Criminalisation of seafarers
Criminalisation of seafarers in the case of seafarers going about their normal professional duties is distinct from their arrests when they have broken the law of a particular state or jurisdiction. High profile cases of arrests of seafarers beginning with Captain Hazelwood of Exxon Valdez and others such as the Prestige, Tasman Spirit and Heidi Spirit cases have brought the issue of criminalisation of seafarers into the forefront of international news. To criminalise someone is to treat them like a criminal-point blank! Seafarers according to the aforementioned cases are increasingly used as scapegoats and persecuted in the case of marine accidents.

The unique case of seafarers means that they are mostly non-nationals of the country where the casualty has taken occurred. The practiced unfair approach is for prosecuting authorities to detain suspect seafarers until they are proven innocent, according to Mallachin his book, The Fair Treatment of Seafarers. In the case of the oil tanker, Prestige, which experienced difficulties in Spanish waters, the request by the Greek captain of the vessel, Captain Mangoras to bring the ship into the port was denied by the Spanish authorities. This, mind you, was a 26-year-old ship requiring special attention due to its inherent risks. Following a heavy storm, the ship was broken and its oil cargo released, which caused severe pollution, leaving 800km of Spanish beaches affected by the oil spill, plus impact on French coasts. Following the oil spill, the Greek captain was held captive for two years in Spain, only to be released in March 2005.

The predicament of the seafarer is worsened by the promulgation of new laws and the interpretation of existing laws to criminalise certain acts, for example, the EU Directive on Ship Sourced Pollution criminalises pollution caused unintentionally under the vague concept of ‘serious negligence’. This of course, fails to safeguard the rights of seafarers caught up in incidents of marine pollution.
Incident to criminalisation is the neglect of seafarers by notably, flags of convenience, FOCs, who are notorious for failing to pursue the rights of seafarers under their flags.

Abandonment of seafarers
Abandonment occurs where seafarers are left to fend for themselves in ports that are far from their homes without paying for their wages, bunkers, victuals, costs of repatriation and other legal claims. This occurs either due to the ship owners having financial problems or where they prefer to maximise profits by refusing to pay their bills, especially in the case of older ships, towards the end of their sea life, where the bills are worth more than the ship.

This trend is observed in the shipping industry when the freight rates drop and many shipping companies find it difficult to stay in business (ITF Seafarers). According to Mrs Cleopatra Doumbia-Henry, who was the ILO Director of Sectoral Activities and now heads the World Maritime University, between January to November 2003 alone, there were thirty-one cases of seafarers’ abandonment in which one seafarer died during abandonment. Most of the abandoned ships are registered under FOCs and due to the corporate veil afforded by the FOC system, those criminally responsible owners are able to escape their liabilities.

Denial of shore leave
A seafarer is entitled to shore leave in the course of his voyage at port stops in line with decent living and working conditions. This is outlined in the MLC 2006. Regulation 2.4. States, “seafarers shall be granted shore leave consistent with their health and well being and with the operational requirements of their positions”. It is common practice among states in recent times to prohibit shore leave to seafarers on account of their being perceived as security risks. Seafarers are therefore required to have a visa before they can be allowed shore leave.
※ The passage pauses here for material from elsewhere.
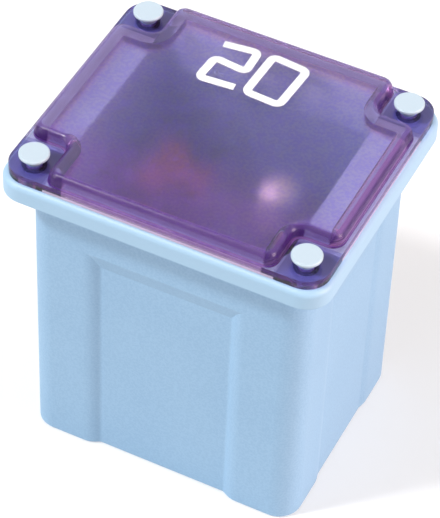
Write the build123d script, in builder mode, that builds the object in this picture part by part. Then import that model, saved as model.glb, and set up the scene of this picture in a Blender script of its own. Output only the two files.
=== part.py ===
from build123d import *
import os

# Low profile cartridge fuse. Millimetres, +Z up, X along the longer side, front towards -Y.
# The origin is the middle of the underside.

# Housing: walls, floor and flange
end_wall = 1.25
side_wall = 0.95
body_corner = 1.1
base_edge_chamfer = 0.1
flange_overhang = 1.01
flange_thickness = 0.91
flange_corner = 1.2
flange_edge_round = 0.28
floor_thickness = 1.2
cavity_corner = 0.6
mouth_flare = 0.75
mouth_height = 1.5
web_thickness = 1.2
web_margin = 0.2
headroom = 1.97

# Sunk panels in the four side walls, open at the bottom edge
panel_flank = 0.45
panel_top_slope = 0.82
panel_margin = 2.69
panel_lip_round = 1.0
panel_crease_round = 0.3
front_panel_width = 6.3
front_panel_depth = 0.26
side_panel_width = 4.5
side_panel_depth = 0.11

# Window cover, carried just clear of the flange by a low pad round each post
cover_inset = 0.21
cover_corner = 1.1
cover_gap = 0.03
cover_plate = 0.45
cover_rise = 0.64
cover_roof = 0.58
cover_wall = 0.7
cover_taper = 14
cover_edge_round = 0.38
raised_end_inset = 0.15
notch_length = 2.08
notch_depth = 2.27
notch_round = 0.4
arm_round = 0.6
pad_radius = 0.55

# Staked posts, with heads that taper in towards the cover
post_edge_distance = 1.31
post_radius = 0.36
post_clearance = 0.05
head_radius = 0.67
head_taper = 0.37
head_rim = 0.13
head_edge = 0.05

# Fuse element: one stamped and folded strip
sheet = 0.4
blade_pitch = 8.48
blade_gap = 0.7
blade_width = 6.3
blade_side_clearance = 0.15
socket_height = 7.6
shoulder_width = 5.2
shoulder_height = 1.2
link_width = 3.2
link_rise = 3.18
link_bend = 0.9
neck_width = 1.3
neck_radius = 0.9
neck_place = -1.5

# Spring clips round the sockets
clip_sheet = 0.25
clip_end_clearance = 0.15
clip_side_clearance = 0.595
clip_height = 4.6
clip_lift = 1.4
clip_mouth = 2.4

# Tin pellet riveted through the link
pellet_shank = 0.5
pellet_head = 0.95
pellet_side = 1.1
pellet_dome = 0.5
pellet_margin = 0.2
pellet_foot = 0.35

# Blade slots in the floor
slot_thickness = 1.3
slot_clearance = 0.3
slot_lead_in = 0.35

# Each socket has its blade between its back plate and the two curls facing it.
blade_place = blade_pitch / 2
terminal_back = blade_place + blade_gap / 2 + sheet
curl_radius = sheet + blade_gap
curl_place = blade_width / 2 + blade_side_clearance + sheet - curl_radius
socket_top = floor_thickness + socket_height
link_height = socket_top + shoulder_height + link_rise
link_flat_end = terminal_back - sheet / 2 - link_bend
pellet_place = link_flat_end - pellet_margin - pellet_head

# The cavity is cut to the clips, and the walls stand round the cavity.
cavity_length = 2 * (terminal_back + clip_sheet + clip_end_clearance)
cavity_depth = 2 * (curl_place + curl_radius + clip_sheet + clip_side_clearance)
body_length = cavity_length + 2 * end_wall
body_depth = cavity_depth + 2 * side_wall
body_height = link_height + headroom
panel_top = body_height - panel_margin

flange_length = body_length + 2 * flange_overhang
flange_depth = body_depth + 2 * flange_overhang
flange_top = body_height + flange_thickness
cover_length = flange_length - 2 * cover_inset
cover_depth = flange_depth - 2 * cover_inset
cover_base = flange_top + cover_gap
cover_step = cover_base + cover_plate
post_pitch_x = flange_length - 2 * post_edge_distance
post_pitch_y = flange_depth - 2 * post_edge_distance

# Outline of the cover's raised part: a rectangle with its four corners notched out.
with BuildSketch() as raised_outline:
    Rectangle(cover_length - 2 * raised_end_inset, cover_depth)
    with GridLocations(cover_length, cover_depth, 2, 2):
        Rectangle(2 * notch_length, 2 * notch_depth, mode=Mode.SUBTRACT)
    corners = raised_outline.vertices().sort_by(lambda corner: abs(corner.X) + abs(corner.Y))
    fillet(corners[:4], notch_round)
    corners = raised_outline.vertices().sort_by(lambda corner: abs(corner.X) + abs(corner.Y))
    fillet(corners[-8:], arm_round)

with BuildPart() as housing:
    # Body with rounded upright corners, and the flange round its top.
    with BuildSketch():
        RectangleRounded(body_length, body_depth, body_corner)
    extrude(amount=body_height)

    # Sunk panels, front and back, then left and right.
    for wall_plane, wall_axis, along_axis, half_span, panel_width, panel_depth in (
        (Plane.XZ, Axis.Y, Axis.X, body_depth / 2, front_panel_width, front_panel_depth),
        (Plane.YZ, Axis.X, Axis.Y, body_length / 2, side_panel_width, side_panel_depth),
    ):
        panel_reach = panel_width / 2 + 2 * panel_flank
        for side in (1, -1):
            with BuildSketch(wall_plane.offset(side * half_span)):
                Rectangle(panel_width + 2 * panel_flank, 2 * panel_top)
            with BuildSketch(wall_plane.offset(side * (half_span - panel_depth))):
                Rectangle(panel_width, 2 * (panel_top - panel_top_slope))
            loft(mode=Mode.SUBTRACT)
        bends = housing.edges().filter_by(Axis.Z).filter_by_position(along_axis, -panel_reach, panel_reach)
        creases = bends.group_by(wall_axis)[1:3]
        fillet(creases[0] + creases[1], panel_crease_round)
        bends = housing.edges().filter_by(Axis.Z).filter_by_position(along_axis, -panel_reach, panel_reach)
        lips = bends.group_by(wall_axis)
        fillet(lips[0] + lips[-1], panel_lip_round)
    chamfer(housing.faces().sort_by(Axis.Z)[0].edges(), base_edge_chamfer)

    with BuildSketch(Plane.XY.offset(body_height)):
        RectangleRounded(flange_length, flange_depth, flange_corner)
    extrude(amount=flange_thickness)
    flange_sides = housing.faces().sort_by(Axis.Z)[-1].edges()
    fillet(flange_sides, flange_edge_round)

    # Cavity, open at the top.
    with BuildSketch(Plane.XY.offset(floor_thickness)):
        RectangleRounded(cavity_length, cavity_depth, cavity_corner)
    extrude(amount=flange_top - floor_thickness, mode=Mode.SUBTRACT)

    # Its mouth flares towards the two long sides.
    with BuildSketch(Plane.XY.offset(flange_top - mouth_height)):
        RectangleRounded(cavity_length, cavity_depth, cavity_corner)
    with BuildSketch(Plane.XY.offset(flange_top)):
        RectangleRounded(cavity_length, cavity_depth + 2 * mouth_flare, cavity_corner)
    loft(mode=Mode.SUBTRACT)

    # Web that keeps the two terminals apart.
    with BuildSketch(Plane.XY.offset(floor_thickness)):
        Rectangle(web_thickness, cavity_depth)
    extrude(amount=socket_height + web_margin)

    # Blade slots with a lead-in.
    with BuildSketch():
        with Locations((blade_place, 0), (-blade_place, 0)):
            Rectangle(slot_thickness, blade_width + 2 * slot_clearance)
    extrude(amount=floor_thickness, mode=Mode.SUBTRACT)
    slot_mouths = housing.faces().sort_by(Axis.Z)[0].inner_wires().edges()
    chamfer(slot_mouths, slot_lead_in)

    # Pads and posts, staked into heads over the cover's corners.
    with BuildSketch(Plane.XY.offset(flange_top)):
        with GridLocations(post_pitch_x, post_pitch_y, 2, 2):
            Circle(pad_radius)
    extrude(amount=cover_gap)
    with BuildSketch(Plane.XY.offset(cover_base)):
        with GridLocations(post_pitch_x, post_pitch_y, 2, 2):
            Circle(post_radius)
    extrude(amount=cover_plate)
    with Locations((0, 0, cover_step)):
        with GridLocations(post_pitch_x, post_pitch_y, 2, 2):
            Cone(post_radius, head_radius, head_taper, align=(Align.CENTER, Align.CENTER, Align.MIN))
    with BuildSketch(Plane.XY.offset(cover_step + head_taper)):
        with GridLocations(post_pitch_x, post_pitch_y, 2, 2):
            Circle(head_radius)
    extrude(amount=head_rim)
    head_rims = housing.faces().sort_by(Axis.Z)[-4:].edges()
    chamfer(head_rims, head_edge)

with BuildPart() as window_cover:
    # Raised part with sloping walls, notched round the posts.
    with BuildSketch(Plane.XY.offset(cover_step)):
        add(raised_outline.sketch)
    extrude(amount=cover_rise)
    raised_sides = window_cover.faces().sort_by(Axis.Z)[1:-1]
    draft(raised_sides, Plane.XY.offset(cover_step), cover_taper)
    fillet(window_cover.faces().sort_by(Axis.Z)[-1].edges(), cover_edge_round)

    # Flat plate below it, with a hole for each post.
    with BuildSketch(Plane.XY.offset(cover_base)):
        RectangleRounded(cover_length, cover_depth, cover_corner)
        with GridLocations(post_pitch_x, post_pitch_y, 2, 2):
            Circle(post_radius + post_clearance, mode=Mode.SUBTRACT)
    extrude(amount=cover_plate)

    # Hollow underneath, leaving an even roof and walls.
    with BuildSketch(Plane.XY.offset(cover_base)):
        add(raised_outline.sketch)
        offset(amount=-cover_wall)
    extrude(amount=cover_plate + cover_rise - cover_roof, mode=Mode.SUBTRACT)

with BuildPart() as fuse_element:
    # Rolled sockets: a back plate whose two edges curl round to grip the blade.
    with BuildSketch(Plane.XY.offset(floor_thickness)):
        with BuildLine():
            Line((terminal_back - sheet / 2, -curl_place), (terminal_back - sheet / 2, curl_place))
            CenterArc((terminal_back - curl_radius, curl_place), curl_radius - sheet / 2, 0, 270)
            CenterArc((terminal_back - curl_radius, -curl_place), curl_radius - sheet / 2, 0, -270)
        trace(line_width=sheet)
        mirror(about=Plane.YZ)
    extrude(amount=socket_height)

    # Shoulder of each back plate above its socket.
    with BuildSketch(Plane.XY.offset(socket_top)):
        with Locations((terminal_back - sheet / 2, 0), (sheet / 2 - terminal_back, 0)):
            Rectangle(sheet, shoulder_width)
    extrude(amount=shoulder_height)

    # Link: up from one shoulder, across and down to the other.
    strip_line = terminal_back - sheet / 2
    strip_top = link_height - sheet / 2
    with BuildSketch(Plane.XZ):
        with BuildLine():
            FilletPolyline(
                (strip_line, socket_top),
                (strip_line, strip_top),
                (-strip_line, strip_top),
                (-strip_line, socket_top),
                radius=link_bend,
            )
        trace(line_width=sheet)
    extrude(amount=link_width / 2, both=True)

    # Narrow neck where the link melts, and the hole for the pellet.
    with BuildSketch(Plane.XY.offset(link_height)):
        with Locations((neck_place, 0)):
            with Locations((0, neck_width / 2 + neck_radius), (0, -neck_width / 2 - neck_radius)):
                Circle(neck_radius)
        with Locations((pellet_place, 0)):
            Circle(pellet_shank)
    extrude(amount=-sheet, mode=Mode.SUBTRACT)


def spring_clip(side):
    """A springy strip bent round the back and the curls of one socket, side 1 or -1 along X."""
    mouth_line = terminal_back - 2 * curl_radius - clip_sheet / 2
    back_line = terminal_back + clip_sheet / 2
    curl_line = terminal_back - curl_radius
    with BuildPart() as clip:
        with BuildSketch(Plane.XY.offset(floor_thickness + clip_lift)):
            with BuildLine():
                Line((back_line, -curl_place), (back_line, curl_place))
                CenterArc((curl_line, curl_place), curl_radius + clip_sheet / 2, 0, 180)
                CenterArc((curl_line, -curl_place), curl_radius + clip_sheet / 2, 0, -180)
                Line((mouth_line, curl_place), (mouth_line, clip_mouth / 2))
                Line((mouth_line, -curl_place), (mouth_line, -clip_mouth / 2))
            trace(line_width=clip_sheet)
            if side < 0:
                mirror(about=Plane.YZ, mode=Mode.REPLACE)
        extrude(amount=clip_height)
    return clip.part


spring_clip_right = spring_clip(1)
spring_clip_left = spring_clip(-1)

with BuildPart() as tin_pellet:
    # Turned rivet: domed head on the link, shank through it and a flat foot below.
    foot_bottom = link_height - sheet - pellet_foot
    dome_base = link_height + pellet_side
    with BuildSketch(Plane.XZ):
        with BuildLine():
            Polyline(
                (pellet_place, foot_bottom),
                (pellet_place + pellet_head, foot_bottom),
                (pellet_place + pellet_head, link_height - sheet),
                (pellet_place + pellet_shank, link_height - sheet),
                (pellet_place + pellet_shank, link_height),
                (pellet_place + pellet_head, link_height),
                (pellet_place + pellet_head, dome_base),
            )
            dome_top = (pellet_place, dome_base + pellet_dome)
            TangentArc(dome_top, (pellet_place + pellet_head, dome_base), tangent=(1, 0))
            Line(dome_top, (pellet_place, foot_bottom))
        make_face()
    revolve(axis=Axis((pellet_place, 0, 0), (0, 0, 1)))

os.makedirs("parts", exist_ok=True)
for label, piece in (
    ("housing", housing.part),
    ("window_cover", window_cover.part),
    ("fuse_element", fuse_element.part),
    ("spring_clip_left", spring_clip_left),
    ("spring_clip_right", spring_clip_right),
    ("tin_pellet", tin_pellet.part),
):
    piece.label = label
    export_step(piece, f"parts/{label}.step")
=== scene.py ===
import bpy
import bmesh
import math
from mathutils import Matrix, Vector


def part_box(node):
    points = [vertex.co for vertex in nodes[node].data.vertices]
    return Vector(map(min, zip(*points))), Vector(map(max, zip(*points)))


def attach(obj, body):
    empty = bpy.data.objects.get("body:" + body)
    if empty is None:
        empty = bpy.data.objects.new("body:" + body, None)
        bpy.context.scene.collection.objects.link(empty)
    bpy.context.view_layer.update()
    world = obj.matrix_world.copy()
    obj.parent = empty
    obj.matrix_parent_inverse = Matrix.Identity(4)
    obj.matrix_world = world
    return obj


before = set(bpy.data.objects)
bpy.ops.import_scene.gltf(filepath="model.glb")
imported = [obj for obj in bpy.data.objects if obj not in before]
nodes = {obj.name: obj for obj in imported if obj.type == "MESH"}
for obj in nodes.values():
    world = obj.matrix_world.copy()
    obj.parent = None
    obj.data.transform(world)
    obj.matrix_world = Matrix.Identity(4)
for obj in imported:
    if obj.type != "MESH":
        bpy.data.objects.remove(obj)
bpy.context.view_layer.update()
mm = 0.001
print("frame loaded:", ", ".join(sorted(nodes)))


# Camera

cameraSettings = {
    "target": (-0.17, 0.55, 8.38),  # mm
    "distance": 121.3,  # mm
    "azimuth": 24.57,
    "elevation": 45.75,
    "roll": 2.6,
    "lens": 187.4,
    "sensor": 36.0,
    "clip": (0.01, 50),  # m
}


def direction(settings):
    # Azimuth runs from the front towards +X, elevation up from the floor.
    turn = math.radians(settings["azimuth"])
    rise = math.radians(settings["elevation"])
    across = math.cos(rise)
    return Vector((math.sin(turn) * across, -math.cos(turn) * across, math.sin(rise)))


def makeCamera(settings):
    back = direction(settings)
    turn = math.radians(settings["azimuth"])
    right = Vector((math.cos(turn), math.sin(turn), 0))
    up = back.cross(right)
    axes = Matrix((right, up, back)).transposed().to_4x4()
    place = (Vector(settings["target"]) + back * settings["distance"]) * mm
    data = bpy.data.cameras.new("camera")
    data.lens = settings["lens"]
    data.sensor_width = settings["sensor"]
    data.clip_start, data.clip_end = settings["clip"]
    camera = bpy.data.objects.new("camera", data)
    roll = Matrix.Rotation(math.radians(settings["roll"]), 4, "Z")
    camera.matrix_world = Matrix.Translation(place) @ axes @ roll
    bpy.context.scene.collection.objects.link(camera)
    bpy.context.scene.camera = camera


makeCamera(cameraSettings)
bpy.context.scene.view_settings.view_transform = "Standard"
print("camera placed")


# Node helpers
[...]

A case is reported where the ship owner was heavily fined when the crew who was denied shore leave stepped on the wharf of the port state; one, to pick perishable goods dumped on the wharf and the other, to connect the fresh water hose from the shore. Denial of shore leave to seafarers who have spent weeks and sometimes months at sea is by any standard a violation of basic human rights and dignity.

Finally
In conclusion, the shipping industry engages the labour of human beings – seafarers. Equating labour to a commodity is to equate labour to capital or goods or services – factors of production. The statement, labour is not a commodity thus alludes to the fact that the term commodity as used in the phrase refers to a connation different to its classic meaning.
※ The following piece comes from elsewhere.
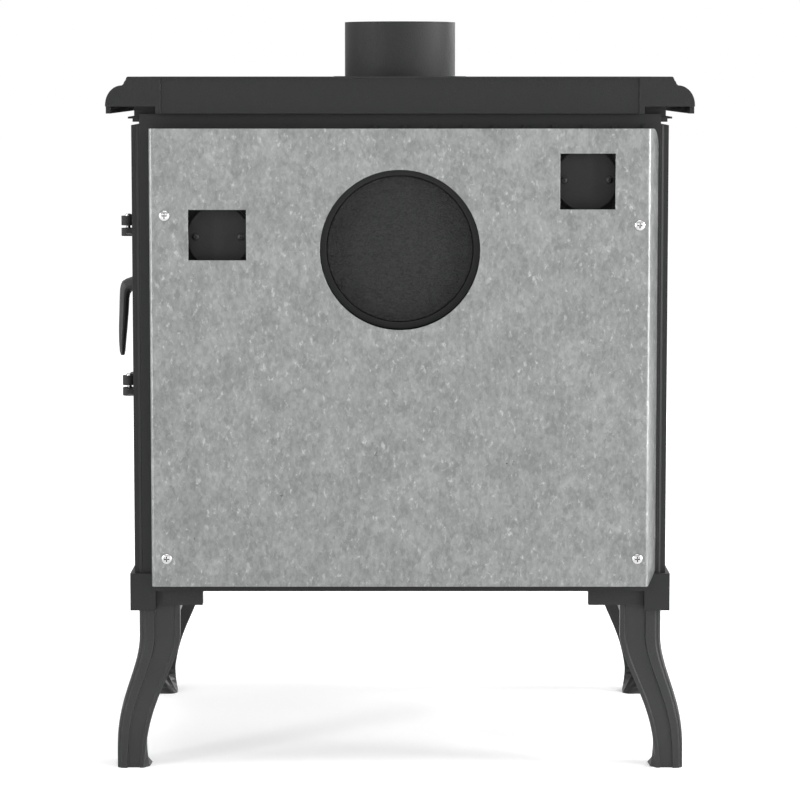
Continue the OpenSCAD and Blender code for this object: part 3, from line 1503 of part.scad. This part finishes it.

Yet, it is well to say that in the seafaring industry, the dignity of work is increasingly unrecognised with the prevailing orientation on competiveness and profit maximisation. The labour of seafarers is progressively likened to a contract of employment with the sole regulator of the relation being the law of the market. In effect, the labour of seafarers is increasingly perceived and treated as just another factor of production, without consideration to the seafarer’s individual needs.

Labor conditions at sea to this day, include overwork and fatigue. In the context of the global dimension of shipping, there is growing evidence of exploitation and dehumanisation of seafarers in various forms; their criminalisation in the case of marine pollution casualties, denial of shore leave, manning agents use of the lack of tenure of seafarers’ employment to abuse and blacklist seafarers etc.

Thus, with regard to the global dimension of the seafaring industry, at present there seem to be major issues with ‘the race to the bottom’ approach where the very mobile capital of the shipping industry seeks cheap labour, evades social codes and labor standards at will in the guise of the FOCs better known as open registries. For these reasons, it is well to say that labour is not a commodity is ambivalent; for labour is progressively treated as another factor of production, like goods, services or capital. In so far as the seafaring industry is concerned therefore, this writer takes exception to the rule by concluding that the statement labour is not a commodity is FALSE!